Here are the top 6 “tools” every independent game developer needs (and that no one thought to mention); in order of importance:
- A loving, understanding, supportive significant other (or roommate, though the loving portion is then optional). This is coming from my being an independent developer, but it’s still something that’s better to have than to not, no matter your development position or status. You need someone who will be there through the crazy hours, the stress only other developers can understand, and all the other things that come with life as a developer, independent or otherwise. Someone who will support you, no matter what. I am so thankful to have an amazing wife who is all those things are more.
- Perseverance, and a dedication of the stubborn sort. There will be times you want to quit. There will be times you feel completely alone. You’ll miss your friends, because chances are (at least at first) they aren’t Independent Developers and they won’t “get it.” The long hours toiling away in front of your computer, away from those you love, will be worth it in the end. Just don’t quit. And finish what you start.

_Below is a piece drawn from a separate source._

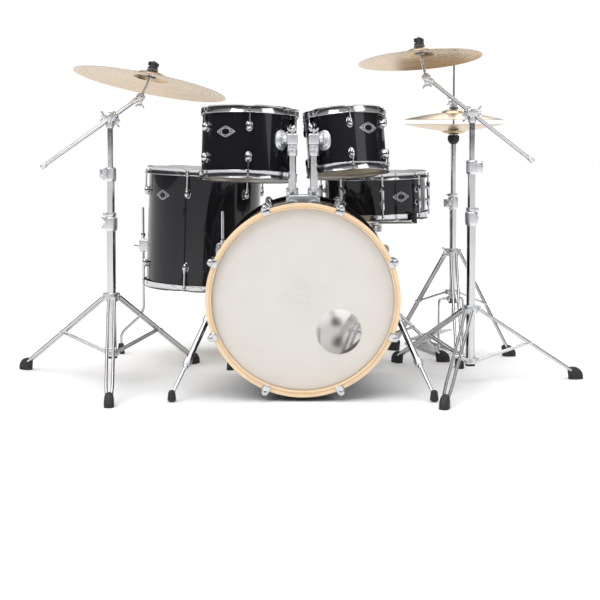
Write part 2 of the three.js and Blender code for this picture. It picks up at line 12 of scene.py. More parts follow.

- Willingness and (again) dedication, to teach yourself new skills. The vast majority of the skills I use to create games I taught myself. That being said, I am happy that I earned the two collegiate degrees I did; as they opened a lot of doors and forced me to get into some very good habits. But you can only learn so much in a formal setting, as there is just too much to learn and such a short time to be in a classroom in front of a professor. Just because you don’t know how to do something shouldn’t stop you from doing it; take the time to learn.
- A firm grasp of the English language, its grammar, and a commanding skill of the written word. Communication is super key to all developers, and even more so to independent developers. I cannot tell you how many times I’ve been sent an email with such bad grammar that it’s laughable. That is not a good first impression. And it sticks. Learn how to write, and write well. If that means having someone proof read every single email you send, then do it. This also extends beyond emails, as you will need to do things like write marketing copy, post on websites and social media, among other important written materials. All of which will directly reflect upon you, your game, and your professionalism. Don’t screw it up by not knowing the difference between “their” and “there.”
- Math. If you plan on going into game development, you must learn Vector math and other forms of 3D mathematics (like matrices). In all the schooling I’ve been through (elementary, middle, high, and two college degrees) not once was I formally taught anything about Vectors. Now as a game developer I deal with them all the time, and I had to teach myself (see point 3 again). Even if you don’t plan on becoming a programmer but are going into the game industry, it will behoove you to at least know the basics, since math is so important for all video games.
- A really good pair of noise-canceling headphones. Distractions can easily get you out of the groove when programming or designing. Having a nice pair of headphones will help keep those distractions in check, and allow for the utmost focus on the task at hand. I personally own a pair of red Sony X10 headphones, which are amazing. They don’t have active noise-cancellation, but due to the memory foam ear pieces they block out almost all sound (as I write this I can’t hear myself typing on my keyboard).
In the future I may add more "tools" to this list; as I am sure I will discover more as I continue on my journey as an independent developer.